FT報道、誤発注、アルゴリズム... どれも推測の域?
ポンド相場の突然の暴落と急騰。その原因はいったいなんだったのだろうか――。前出の外為どっとコム総合研究所の神田卓也氏は、「それがはっきりしたことは、わかりません」と話す。
「『英国はEU離脱の報いを受ける必要がある』とのフランスのオランド大統領の発言を、英紙フィナンシャル・タイムズが報じたことが原因する向きもありますが、これまでも同じような発言がありましたから、常識的に考えるとそれ(発言)がポンと急落を招いたとは考えづらい。また、誤発注のような人為的なミスも最近はシステムの精度がかなり上がっていますから、これも考えづらいですね」。さらには、コンピューターによるアルゴリズム取引がポンド売りを誘発したとの指摘もあるが、どれも推測の域を脱しないようだ。

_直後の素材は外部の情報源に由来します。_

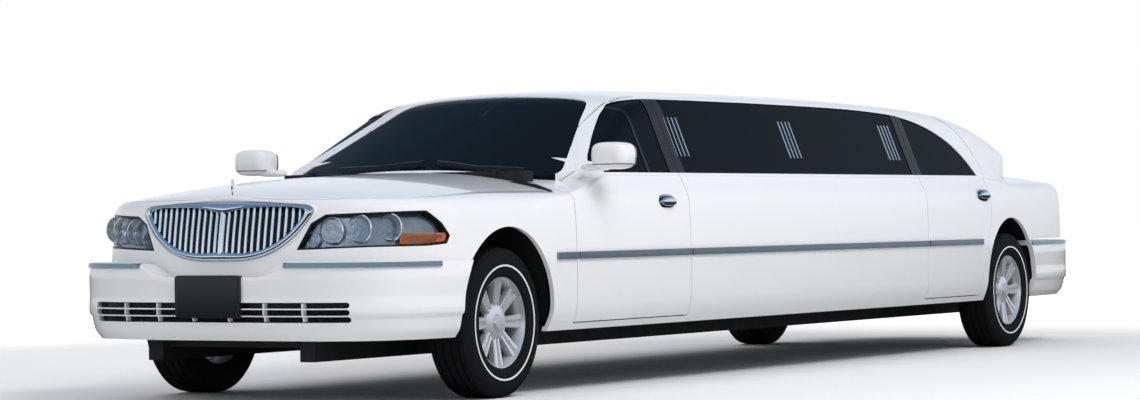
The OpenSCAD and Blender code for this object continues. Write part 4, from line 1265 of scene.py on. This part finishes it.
for name, y, nodes in (("driver_seat", 0.400, ("front_seats",)), ("front_passenger_seat", -0.400, ())):
    obj = seat(FRONT - 1.130, y, 0.540, name)
    fitted(rounded(obj, 60), "body", "seat_leather", *nodes)
bench_x0, bench_x1 = REAR + 1.500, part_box("bar_cabinet")[1][0]
rear_bench = seat(REAR + 1.080, 0.0, 1.300, "rear_bench", False)
fitted(rounded(rear_bench, 60), "body", "seat_leather", "passenger_seats")
side_bench = joined([cushion((bench_x0, -0.840, 0.30), (bench_x1, -0.380, 0.560), 0, 0.16),
                     cushion((bench_x0, -0.840, 0.54), (bench_x1, -0.700, 0.960), 0, 0.16, front=1)],
                     "side_bench")
fitted(rounded(side_bench, 60), "body", "seat_leather")

# ---- Chassis, driveline and cabin fittings ----
# The CAD pieces that are seen as they are: painted frame, cast engine, axle and hubs, steel exhaust
# and tank, moulded plastic trim, veneered bar cabinet.
chassis = Finish("chassis_black", (0.012, 0.012, 0.013), Roughness=0.6, Specular_IOR_Level=0.3)
chassis.set("Roughness", chassis.spread(chassis.noise(9.0), 0.5, 0.75))
chassis.bump(chassis.noise(70.0), 0.2, 0.001)
cast = Finish("cast_metal", (0.05, 0.05, 0.052), Metallic=0.5, Roughness=0.6)
cast.set("Base Color", cast.mixed(cast.noise(14.0), (0.035, 0.034, 0.034), (0.075, 0.07, 0.065)))
cast.bump(cast.noise(120.0), 0.4, 0.001)
steel = Finish("exhaust_steel", (0.30, 0.29, 0.28), Metallic=0.85, Roughness=0.4)
steel.set("Base Color", steel.mixed(steel.noise(7.0), (0.18, 0.16, 0.14), (0.36, 0.35, 0.34)))
steel.bump(steel.noise(90.0), 0.15, 0.0006)
plastic = Finish("cabin_plastic", (0.022, 0.022, 0.024), Roughness=0.6)
plastic.set("Roughness", plastic.spread(plastic.noise(30.0), 0.5, 0.7))
plastic.bump(plastic.node("ShaderNodeTexVoronoi", Vector=plastic.place(), Scale=400.0), 0.2, 0.0005)
wood = Finish("cabinet_wood", (0.14, 0.06, 0.025), Roughness=0.3, Coat_Weight=0.5)
figure = wood.node("ShaderNodeTexWave", {"wave_type": "BANDS", "bands_direction": "Z"}, Vector=wood.place(),
                   Scale=9.0, Distortion=4.0, Detail=3.0, Detail_Scale=2.0)
wood.set("Base Color", wood.mixed(figure, (0.16, 0.07, 0.028), (0.07, 0.028, 0.012)))
wood.bump(figure, 0.08, 0.0005)
for finish, names in ((chassis, ("frame_rails", "floor_pan", "fuel_tank", "radiator", "wheel_housings",
                                 "firewall", "cowl_panel")),
                      (cast, ("engine_block", "drive_shaft", "rear_axle", "front_suspension", "knuckle_left",
                              "knuckle_right")),
                      (steel, ("exhaust_system",)), (plastic, ("dashboard", "steering_wheel", "partition",
                              "rear_bulkhead")), (wood, ("bar_cabinet",))):
    for name in names:
        mesh = frame["nodes"][name].data
        mesh.materials.clear()
        mesh.materials.append(finish.material)

# ---- Clearing up ----
# The forms and cutting tools that shaped the panels are taken out.
for obj in list(bpy.data.objects):
    if obj.name.startswith(("cutter", "joined", "lower_", "cabin_form", "cabin_core", "outer_",
                            "inner_")) and obj.type == "MESH":
        bpy.data.objects.remove(obj)
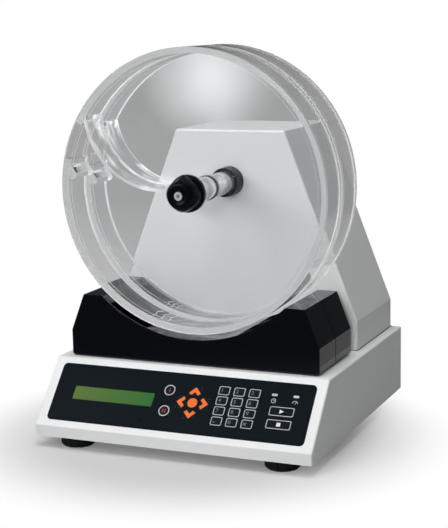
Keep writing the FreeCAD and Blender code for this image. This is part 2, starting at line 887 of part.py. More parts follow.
def drum_hub(drum_y):
    end = drum_y + drum_depth
    sleeve = tube_y(hub_radius, shaft_radius + running_gap, drum_y, end)
    keyway = box(-key_width / 2 - keyway_gap, key_width / 2 + keyway_gap, drum_y - 1, end + 1,
                 axis_z, axis_z + shaft_radius + key_height + keyway_gap)
    return sleeve.cut(keyway)


def drum_baffle(drum_y, turn):
    y0 = drum_y + disc_thickness + seat_gap + locating_rim_depth
    y1 = drum_y + disc_thickness + drum_inner_depth
    x, z = baffle_centre()
    outer = rod_y(baffle_radius + baffle_thickness, y0, y1, x, axis_z + z)
    inner = rod_y(baffle_radius, y0 - 1, y1 + 1, x, axis_z + z)
    band = outer.cut(inner).common(rod_y(bore_radius, y0, y1)).cut(rod_y(hub_radius, y0 - 1, y1 + 1))
    left = min(band.Solids, key=lambda solid: solid.CenterOfMass.x)
    return turned(left, turn)


def drum_spacer():
    y0 = front_drum_y + drum_depth
    return tube_y(spacer_diameter / 2, shaft_radius + key_height + keyway_gap + 0.5, y0,
                  rear_drum_y - seat_gap)


# Knob
def knob_grip():
    rear = front_drum_y - seat_gap
    front = front_drum_y - knob_length
    step = rear - knob_flange_length
    flange = knob_flange_diameter / 2
    grip = knob_grip_diameter / 2
    shoulder = knob_shoulder_diameter / 2
    nose = knob_nose_diameter / 2
    grip_end = step - knob_grip_length
    profile = [(0, rear), (flange, rear), (flange, step), (grip, step - knob_edge),
               (grip - knob_grip_taper, grip_end), (shoulder, grip_end - knob_shoulder_length),
               (nose + knob_edge, front + knob_edge), (nose, front), (0, front)]
    corners = [vector(radius, y, axis_z) for radius, y in profile]
    outline = Part.Face(Part.makePolygon(corners + corners[:1]))
    body = outline.revolve(vector(0, 0, axis_z), vector(0, 1, 0), 360)
    scallops = []
    for lobe in range(knob_lobes):
        x, z = polar(grip + scallop_radius - scallop_depth, 360.0 * lobe / knob_lobes)
        scallops.append(rod_y(scallop_radius, front - 1, step, x, axis_z + z))
    body = cut_all(body, scallops)
    nose_bore = rod_y(shaft_radius + running_gap, front_drum_y - shaft_nose - 1, rear + 1)
    screw_bore = rod_y(knob_screw_shank / 2 + running_gap, front - 1, rear)
    head_bore = rod_y(knob_screw_diameter / 2 + running_gap, front - 1, front + knob_screw_seat)
    return body.cut(nose_bore).cut(screw_bore).cut(head_bore)


def knob_screw():
    front = front_drum_y - knob_length
    head = rod_y(knob_screw_diameter / 2, front - knob_screw_projection, front + knob_screw_seat)
    shank = rod_y(knob_screw_shank / 2, front, front_drum_y - shaft_nose - 2)
    corners = []
    for angle in range(0, 361, 60):
        x, z = polar(knob_screw_diameter * 0.23, angle)
        corners.append(vector(x, front - 1, axis_z + z))
    socket = Part.Face(Part.makePolygon(corners)).extrude(vector(0, 2.6, 0))
    return head.fuse(shank).removeSplitter().cut(socket)


# Trays
def tray_outline(y, margin):
    """Closed face of the tray seen from the front, drawn a margin inside the real outline."""
    saddle = drum_radius + tray_saddle_gap + margin
    corners = inset([
        (-tray_width / 2, deck_z + tray_rest_gap),
        (tray_width / 2, deck_z + tray_rest_gap),
        (tray_width / 2, deck_z + tray_end_height),
        (tray_top_width / 2, deck_z + tray_top_height),
        (-tray_top_width / 2, deck_z + tray_top_height),
        (-tray_width / 2, deck_z + tray_end_height),
    ], margin)
    drop = axis_z - (deck_z + tray_top_height - margin)
    reach = math.sqrt(saddle ** 2 - drop ** 2)
    points = [vector(x, y, z) for x, z in corners]
    right = vector(reach, y, axis_z - drop)
    left = vector(-reach, y, axis_z - drop)
    low = vector(0, y, axis_z - saddle)
    edges = [Part.makeLine(a, b) for a, b in zip(points[:3], points[1:4])]
    edges += [Part.makeLine(points[3], right), Part.Arc(right, low, left).toShape()]
    edges += [Part.makeLine(left, points[4]), Part.makeLine(points[4], points[5])]
    edges.append(Part.makeLine(points[5], points[0]))
    return Part.Face(Part.Wire(edges))


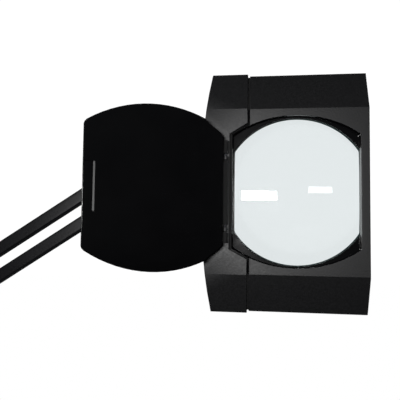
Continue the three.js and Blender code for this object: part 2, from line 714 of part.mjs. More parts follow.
// The cover is drawn closed, from its hinge line, and turned open by its group.
const PLATE_LEFT = 5.6;
const CORNER_CUT = 3;
const SHOULDER_X = 30;
const SHOULDERS = [[24, 80], [10, 71], [PLATE_LEFT, 66.5]]; // from the crown down to the hinge side
const HINGE_BARRELS = [[-64, -51], [HINGE_Z[1] + 1, HINGE_Z[0] - 8], [HINGE_Z[0] + 1, 62]];
const SCOOP_X = 160; // where the finger scoop's ramp starts
const SCOOP_Z = [-28.5, 26];
const SCOOP_DEPTH = 1.1;
const SCOOP_RAMP = 1.9;

function cover() {
  const middle = COVER_WIDTH / 2;
  const crownZ = COVER_HALF - COVER_R;
  const edge = crownZ + Math.sqrt(COVER_R ** 2 - middle ** 2);
  const crownFrom = Math.acos((middle - CORNER_CUT) / COVER_R);
  const crownTo = Math.acos((SHOULDER_X - middle) / COVER_R);
  const upper = [
    [COVER_WIDTH, edge - CORNER_CUT], [COVER_WIDTH - CORNER_CUT / 4, edge - CORNER_CUT / 5],
    ...arc(middle, crownZ, COVER_R, crownFrom, crownTo, 15), ...SHOULDERS,
  ];
  const lower = upper.map(([x, z]) => [x, -z]).reverse();
  const y = [COVER_FRONT - HINGE_Y, COVER_BACK - HINGE_Y];
  const barrels = HINGE_BARRELS.map((span) => joined(
    rod("Z", BARREL_R, ...span),
    box([0, 13], [-BARREL_R, y[0] + 0.5], span),
  ));
  const scoop = [
    [SCOOP_X, y[1]], [SCOOP_X + SCOOP_RAMP, y[1] - SCOOP_DEPTH], [COVER_WIDTH + 1, y[1] - SCOOP_DEPTH],
    [COVER_WIDTH + 1, y[1] + 1], [SCOOP_X, y[1] + 1],
  ];
  return cut(
    joined(prism("Y", [...lower, ...upper], ...y), ...barrels),
    prism("Z", scoop, ...SCOOP_Z),
    ...HINGE_Z.map((z) => rod("Z", PIN_HOLE_R, z - 10, z + 10, 12)),
  );
}

function hingePin() {
  return rod("Z", PIN_R, -7.6, 7.6, 12);
}

function powerButton() {
  return joined(
    box([-7.5, 7.5], [-3.4, 3.4], [147, 153.6]),
    box([-9, 9], [-4.2, 4.2], [145.6, 148.4]),
  ).translate([BUTTON_X, BUTTON_Y, 0]);
}

// The switch stands on the driver board, with its plunger under the button.
function powerSwitch() {
  const x = [BUTTON_X - 5, BUTTON_X + 5];
  return joined(box(x, [BUTTON_Y - 4, 35.7], [112, 132]), box(x, [BUTTON_Y - 4, BUTTON_Y + 4], [131, 143.6]));
}

const head = groupAt(wristX + HEAD_FROM_WRIST[0], HEAD_FROM_WRIST[1], wristZ + HEAD_FROM_WRIST[2]);
place(head, "front_shell", frontShell(), SHELL);
place(head, "back_shell", backShell(), SHELL);
place(head, "end_cap", endCap(), SHELL);
place(head, "neck_bush", neckBush(), NYLON);
place(head, "lens", lens(), GLASS);
place(head, "lens_gasket", lensGasket(), RUBBER);
place(head, "lens_retainer", lensRetainer(), SATIN);
[["top", 1], ["bottom", -1]].forEach(([side, way]) => {
  const strip = (x, y, low, high) => box(x, y, [low, high].map((z) => z * way).sort((a, b) => a - b));
  place(head, `led_board_${side}`, strip([-50, 72], [BOARD_Y, BOARD_Y + 1.6], 104, 120), BOARD);
  place(head, `diffuser_${side}`, strip([-51, 73], [39.4, 41.6], 98, 123), NYLON);
});
place(head, "driver_board", box([-103, -77], [36, 37.6], [62, 128]), BOARD);
place(head, "power_switch", powerSwitch(), SATIN);
place(head, "power_button", powerButton(), SATIN);
SCREW_PLACES.forEach(([x, z], i) =>
  place(head, `case_screw_${i + 1}`, caseScrew(13, 37.8).translate([x, 0, z]), STEEL));
CAP_SCREW_PLACES.forEach(([x, z], i) =>
  place(head, `cap_screw_${i + 1}`, caseScrew(40, 50.9).translate([x, 0, z]), STEEL));
HINGE_Z.forEach((z, i) =>
  place(head, `hinge_pin_${i + 1}`, hingePin().translate([HINGE_X, HINGE_Y, z]), STEEL));

const coverGroup = new THREE.Group();
coverGroup.position.set(HINGE_X, HINGE_Y, 0);
coverGroup.rotation.z = -COVER_OPEN;
head.add(coverGroup);
place(coverGroup, "lens_cover", cover(), SATIN);

export default lamp;
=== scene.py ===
# A bench magnifying lamp: a table clamp, a two-section balanced arm of paired square tubes, and a long lit
# head that carries a double-D lens under a hinged cover. Pieces are drawn in millimetres about their own
# joint and put down in metres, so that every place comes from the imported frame.
import json
import math
import bmesh
import bpy
from mathutils import Matrix, Vector


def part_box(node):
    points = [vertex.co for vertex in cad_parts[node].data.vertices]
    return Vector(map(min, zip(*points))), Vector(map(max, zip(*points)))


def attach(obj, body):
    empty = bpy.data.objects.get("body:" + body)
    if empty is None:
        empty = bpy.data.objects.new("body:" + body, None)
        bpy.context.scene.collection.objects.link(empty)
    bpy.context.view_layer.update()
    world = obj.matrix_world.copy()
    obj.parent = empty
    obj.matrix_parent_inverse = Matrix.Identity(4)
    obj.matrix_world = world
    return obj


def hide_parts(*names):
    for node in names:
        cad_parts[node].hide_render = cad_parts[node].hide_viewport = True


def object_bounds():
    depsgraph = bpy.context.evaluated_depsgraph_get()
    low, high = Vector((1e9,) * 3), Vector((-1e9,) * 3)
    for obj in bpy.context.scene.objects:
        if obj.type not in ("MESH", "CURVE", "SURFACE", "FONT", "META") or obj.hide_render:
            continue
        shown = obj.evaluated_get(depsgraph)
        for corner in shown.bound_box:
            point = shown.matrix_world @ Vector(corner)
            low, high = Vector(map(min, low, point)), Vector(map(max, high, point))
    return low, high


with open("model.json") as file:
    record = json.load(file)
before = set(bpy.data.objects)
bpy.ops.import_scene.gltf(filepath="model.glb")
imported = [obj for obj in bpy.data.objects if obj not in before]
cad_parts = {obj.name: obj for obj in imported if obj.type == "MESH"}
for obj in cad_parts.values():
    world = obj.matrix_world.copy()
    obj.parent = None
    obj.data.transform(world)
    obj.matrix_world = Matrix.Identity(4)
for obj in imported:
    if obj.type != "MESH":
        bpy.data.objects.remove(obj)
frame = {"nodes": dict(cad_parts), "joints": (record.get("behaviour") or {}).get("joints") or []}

# Studio: a room and floor that look white but light the lamp little, a strip softbox left of the camera, and
# two soft lights behind. The strip is the key light, and both faces of the glass mirror it as a white bar.
cad_low, cad_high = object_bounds()
nodes = frame["nodes"]
pivot = {j["name"]: Vector(j["pos_m"]) for j in frame["joints"] if "pos_m" in j}
scene = bpy.context.scene
scene.view_settings.view_transform = "Standard"
MM = 0.001
lens_low, lens_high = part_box("lens")
lens_middle = (lens_low + lens_high) / 2
head_origin = Vector((lens_middle.x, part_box("front_shell")[0].y, lens_middle.z))


def in_head(x, y, z):
    """A place from millimetres right, back and up of the lens centre, in the plane of the head's face."""
    return head_origin + Vector((x, y, z)) * MM


camera = bpy.data.objects.new("camera", bpy.data.cameras.new("camera"))
scene.collection.objects.link(camera)
right = Vector((0.9922, 0.1244, 0.0121))
forward = Vector((-0.1249, 0.9907, 0.0534))
turn = Matrix((right, right.cross(forward), -forward)).transposed()
camera.matrix_world = Matrix.Translation(in_head(-48.6, -557.6, -41.5)) @ turn.to_4x4()
camera.data.lens = 40.5
camera.data.sensor_width = 36
camera.data.clip_end = 50
scene.camera = camera


def linear(code):
    """The linear colour of an sRGB hex code."""
    parts = [int(code[i:i + 2], 16) / 255 for i in (1, 3, 5)]
    return tuple(c / 12.92 if c <= 0.04045 else ((c + 0.055) / 1.055) ** 2.4 for c in parts) + (1,)


def add(tree, kind, settings=None, **inputs):
    """Adds a node with its settings. Inputs go by name with _ for a space, or by place as _0, _1, _2."""
    made = tree.nodes.new(kind)
    for key, value in (settings or {}).items():
        setattr(made, key, value)
    for key, value in inputs.items():
        socket = made.inputs[int(key[1:])] if key[0] == "_" else made.inputs[key.replace("_", " ")]
        if isinstance(value, bpy.types.NodeSocket):
            tree.links.new(value, socket)
        else:
            socket.default_value = value
    return made


def bright_to_the_eye(tree, seen, lit):
    """Shows one shader to the camera and through the glass, and lights the lamp with the other."""
    path = add(tree, "ShaderNodeLightPath")
    eye = add(tree, "ShaderNodeMath", {"operation": "MAXIMUM"},
              _0=path.outputs["Is Camera Ray"], _1=path.outputs["Is Transmission Ray"])
    return add(tree, "ShaderNodeMixShader", _0=eye.outputs[0], _1=lit, _2=seen).outputs[0]


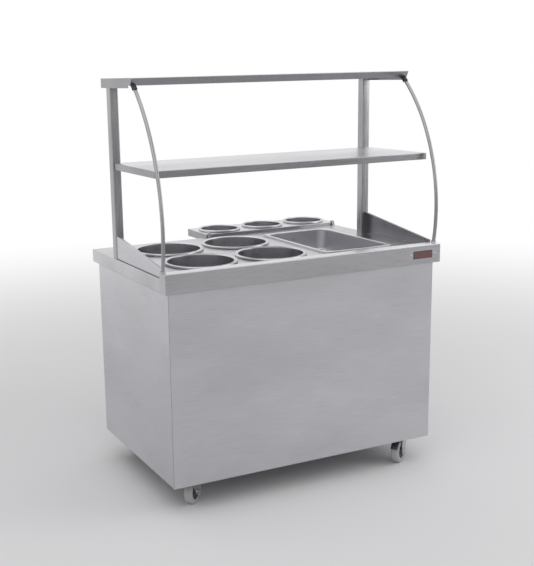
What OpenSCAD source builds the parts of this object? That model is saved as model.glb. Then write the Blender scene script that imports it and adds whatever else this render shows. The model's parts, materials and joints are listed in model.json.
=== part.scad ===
// Mobile salad bar: a stainless counter on castors, with lift-out pots in a cold tank,
// two serving shelves on posts and bows, and a condiment ledge on the operator's side.
// X is the width, -Y the customers' side, +Z up, millimetres.
// The origin is on the floor, under the middle of the whole outline.

/* [Counter] */
// Width of the counter top
counter_w = 1200; // [1160:10:1400]
// Depth of the counter top, front to back
counter_d = 776; // [760:4:860]
// Height of the deck above the floor
deck_h = 907; // [890:1:940]
// Height of the folded skirt round the counter top
skirt_h = 52; // [46:1:60]
// Height of the front lip above the deck
lip_rise = 23; // [16:1:32]
// Depth of the front lip
lip_d = 53; // [46:1:60]
// Thickness of the sheet steel
sheet = 1.5; // [1:0.1:2]
// Width of the folds at the sheets' edges
fold = 12; // [9:1:14]

/* [Cabinet] */
// How far the side panels stand in from the counter's ends
body_inset_x = 19; // [17:1:30]
// How far the front and back panels stand in from the counter's edges
body_inset_y = 21; // [18:1:26]
// Height of the panels' lower edge above the floor
body_low = 110; // [104:1:116]
// Width of the post left at each side of the door opening
jamb_w = 51; // [48:1:70]
// Height of the door opening's lower edge above the base pan
sill_rise = 15.5; // [13:0.5:24]
// Gap between the upper door track and the insulation above it
lintel_gap = 17.5; // [10:0.5:40]
// Depth of the fold round the door opening
jamb_fold = 20; // [16:1:22]
// Height of the storage shelf above the floor
store_h = 370; // [330:5:420]
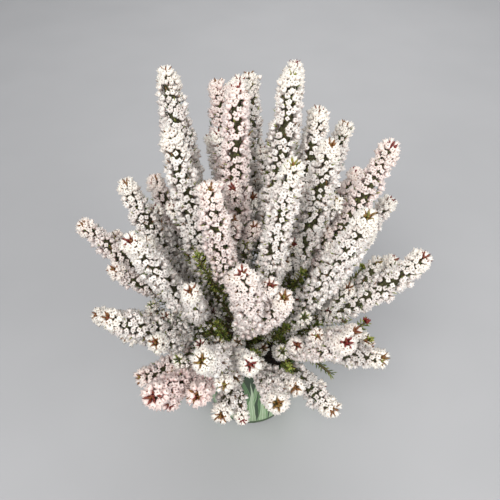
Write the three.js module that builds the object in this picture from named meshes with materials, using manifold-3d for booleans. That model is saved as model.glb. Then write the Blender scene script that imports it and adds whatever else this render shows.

ポンド売りの材料が見当たらないなか、「ただ一つだけ言えることがあります」と続ける。「買いポジションを持っていた人の損失が進み、ロスカットが相次いだことで下げ幅が急速に拡大した」とみている。
英国のEU離脱問題もあり、なお下げやすい環境にあることは間違いない。そのため、「長期間の買いポジションを持ち続けるのはリスクが高いとはいえます」と話す。